Pritam Patil

Personal information
- Full name: Pritam Patil
- Born: Mumbai, Maharashtra, India
- Batting: Right-handed
- Bowling: n/a
- Role: Batsman

= Pritam Patil =

Indian cricketer

Pritam Patil is an Indian cricketer from Mumbai. Batting in one innings, stretching over 20 February 2016, scores triple century in a 50-over game an officially recognised match in Maharashtra Cricket Association's senior invitation league. Patil smashed 306 runs off 134 balls for PYC Hindu Gymkhana.

==Record innings==

He smashed as many as 28 fours and 26 sixes as Nanded were knocked out of the contest even before the half-way mark.
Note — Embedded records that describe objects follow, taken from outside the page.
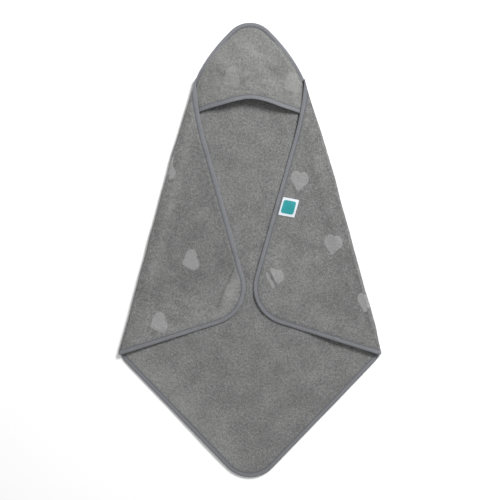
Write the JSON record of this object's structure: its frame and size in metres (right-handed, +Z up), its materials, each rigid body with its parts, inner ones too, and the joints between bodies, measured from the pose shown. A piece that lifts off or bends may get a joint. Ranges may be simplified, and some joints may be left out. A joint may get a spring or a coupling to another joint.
{
  "type": "hooded baby towel",
  "caption": "Grey terry hooded baby towel with a bound edge, laid flat with its side corners folded over the middle.",
  "frame": {"origin": "on the ground, under the middle of the laid towel's outline", "axes": "+Z up out of the inner face, +Y from the foot corner to the hood corner, +X across to the labelled flap"},
  "size_m": [0.5934, 1.0438, 0.0197],
  "materials": {
    "terry": "looped terry pile, mid grey",
    "hood_terry": "looped terry pile, a little lighter",
    "binding": "plain woven bias tape, cool grey",
    "thread": "matt polyester sewing thread",
    "label": "white woven satin with a teal patch"
  },
  "bodies": {
    "towel": {"back_panel": "terry", "hood_corner_binding": "binding", "hood_corner_stitching": "thread", "left_side_binding": "binding", "right_side_binding": "binding", "left_side_stitching": "thread", "right_side_stitching": "thread"},
    "left_flap": {"left_flap_panel": "terry", "left_fold_roll": "terry", "left_flap_binding": "binding", "left_flap_stitching": "thread"},
    "right_flap": {"right_flap_panel": "terry", "right_fold_roll": "terry", "right_flap_binding": "binding", "right_flap_stitching": "thread", "binding_join": "binding", "label_stitching": "thread"},
    "foot": {"foot_panel": "terry", "foot_binding": "binding", "foot_stitching": "thread"},
    "hood": {"hood_panel": "hood_terry", "hood_front_binding": "binding", "hood_front_stitching": "thread"},
    "label": {"care_label": "label"}
  },
  "joints": [
    {"name": "left_flap_fold", "type": "hinge", "parent": "towel", "child": "left_flap", "pos_m": [-0.29692, -0.24153, 0.0063], "axis": [-0.2622, -0.965, 0], "range_deg": [0, 180]},
    {"name": "right_flap_fold", "type": "hinge", "parent": "towel", "child": "right_flap", "pos_m": [0.29692, -0.24153, 0.0063], "axis": [-0.2622, 0.965, 0], "range_deg": [0, 180]},
    {"name": "foot_fold", "type": "hinge", "parent": "towel", "child": "foot", "pos_m": [0, -0.27, 0.0115], "axis": [-1, 0, 0], "range_deg": [0, 180]},
    {"name": "hood_lift", "type": "hinge", "parent": "towel", "child": "hood", "pos_m": [0, 0.504, 0.0035], "axis": [-1, 0, 0], "range_deg": [0, 15]},
    {"name": "label_flip", "type": "hinge", "parent": "right_flap", "child": "label", "pos_m": [0.07008, 0.09834, 0.01072], "axis": [-0.2725, -0.9621, -0.0103], "range_deg": [0, 150]}
  ]
}
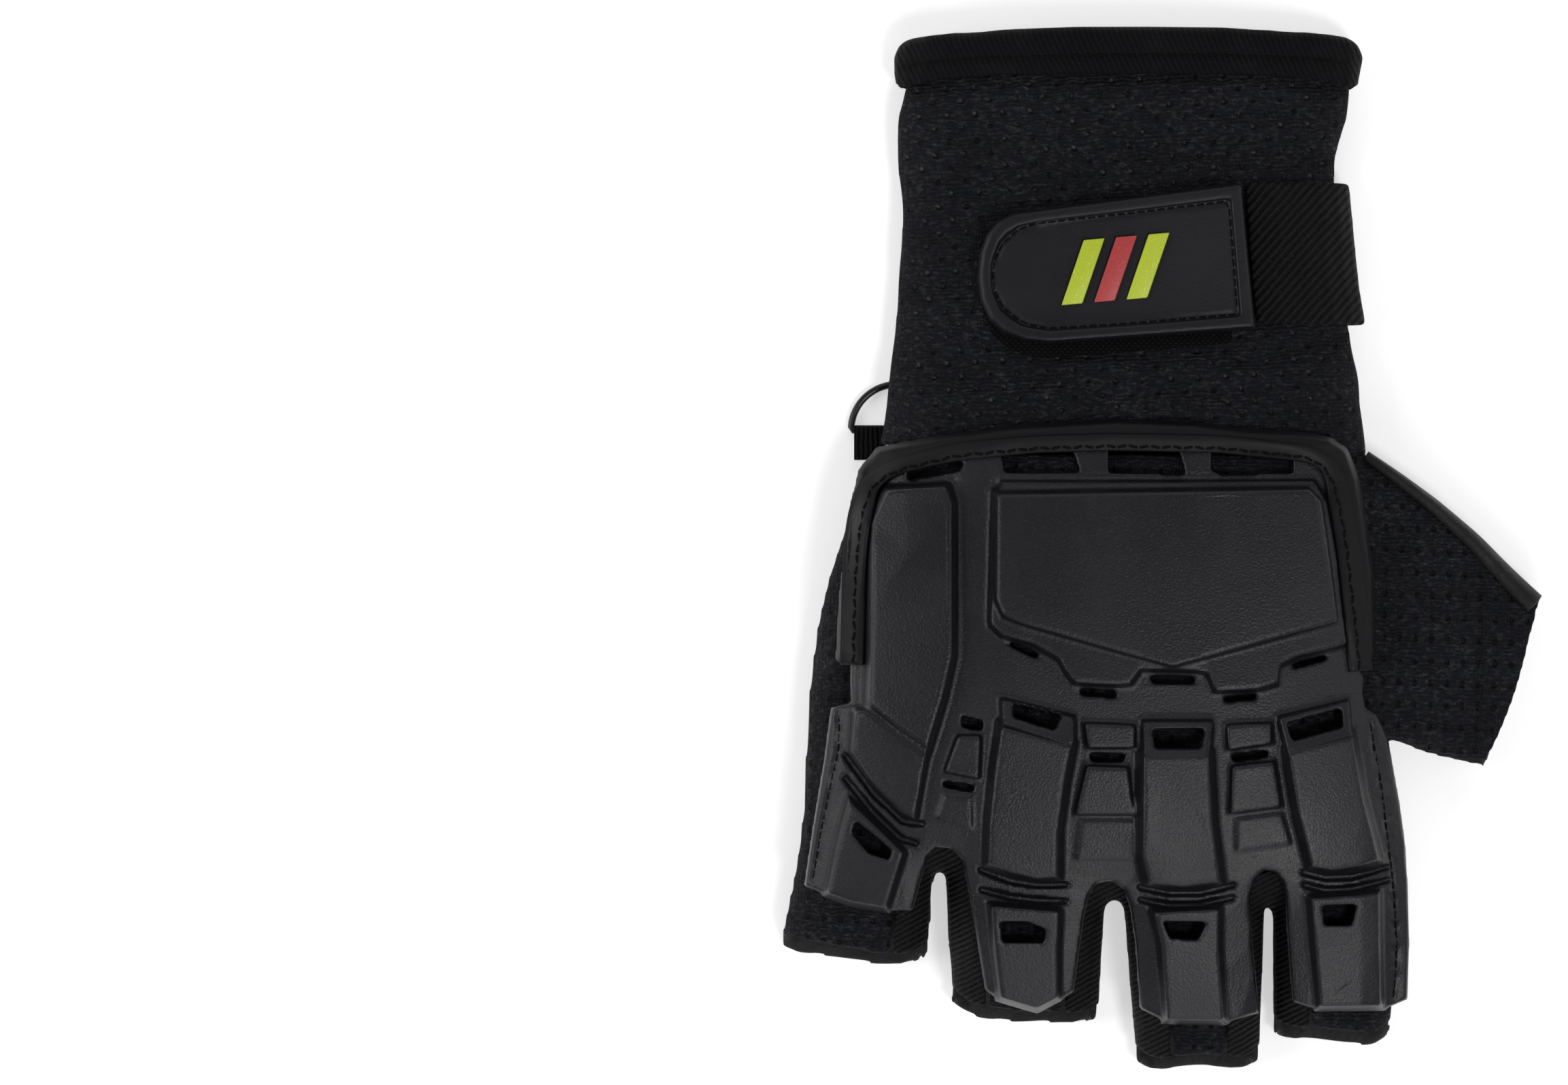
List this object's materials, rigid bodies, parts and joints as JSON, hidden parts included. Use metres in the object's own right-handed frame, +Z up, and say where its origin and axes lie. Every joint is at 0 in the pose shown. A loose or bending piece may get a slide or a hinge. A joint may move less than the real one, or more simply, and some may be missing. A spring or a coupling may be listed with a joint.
{
  "type": "half-finger armoured glove",
  "caption": "Half-finger right glove with a moulded knuckle plate, mesh back, long cuff and a wrist strap with a pull tab.",
  "frame": {"origin": "on the ground, under the middle of the glove's bounding box", "axes": "+Z up out of the back of the hand, +Y towards the cuff, -Y towards the fingers, +X towards the thumb"},
  "size_m": [0.1476, 0.2, 0.0335],
  "materials": {
    "mesh_cloth": "matte spacer mesh",
    "palm_leather": "satin grain",
    "rib_elastic": "ribbed elastic",
    "binding_tape": "fine ribbed tape",
    "strap_webbing": "twill elastic",
    "hook_tape": "matte hooks",
    "tab_rubber": "satin moulding",
    "lime_rubber": "satin",
    "red_rubber": "satin",
    "armour_rubber": "fine grained satin",
    "ring_plastic": "smooth"
  },
  "bodies": {
    "root": {"back_panel": "mesh_cloth", "cuff": "mesh_cloth", "palm_panel": "palm_leather", "palm_patch": "palm_leather", "side_wall_little_ring": "rib_elastic", "side_wall_ring_middle": "rib_elastic", "side_wall_middle_index": "rib_elastic", "cuff_binding": "binding_tape", "tongue_binding": "binding_tape", "wrist_strap": "strap_webbing", "ring_loop": "strap_webbing", "hook_patch": "hook_tape", "strap_tab": "tab_rubber", "emblem_lime_left": "lime_rubber", "emblem_lime_right": "lime_rubber", "emblem_red": "red_rubber", "armour": "armour_rubber", "armour_border": "armour_rubber", "d_ring": "ring_plastic"}
  },
  "joints": []
}
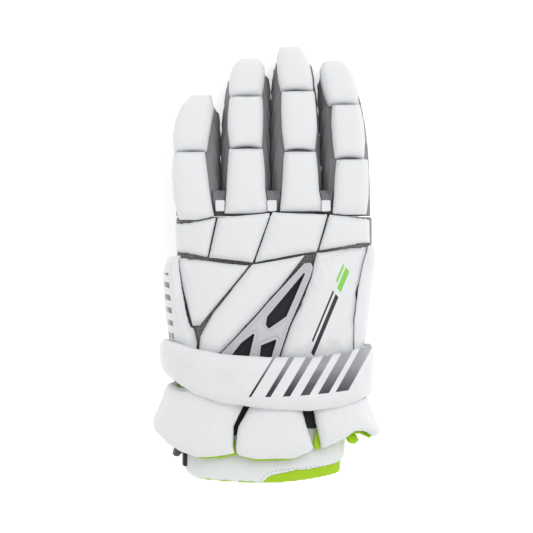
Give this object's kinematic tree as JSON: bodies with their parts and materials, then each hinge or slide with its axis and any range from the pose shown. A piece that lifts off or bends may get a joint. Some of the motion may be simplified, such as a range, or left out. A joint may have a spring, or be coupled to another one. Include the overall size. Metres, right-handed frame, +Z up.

During his knock as Hindu Gymkhana racked up a huge total of 594 for 6. Many times, the balls went outside the ground. In total, new 6 balls were used in his inning. In this match, the opposite team Nanded's batsmen too put up a dismal show getting out for just 86 runs in 18.4 overs. This gives Hindu Gymkhana an astounding 508-run victory which is the highest victory made in 50 overs match.

==Recognition==
Pritam's teammate Kedar Jadhav who also represented four ODIs for India gifted him an SS cricket bat, that costs around INR 25000, after his blistering knock.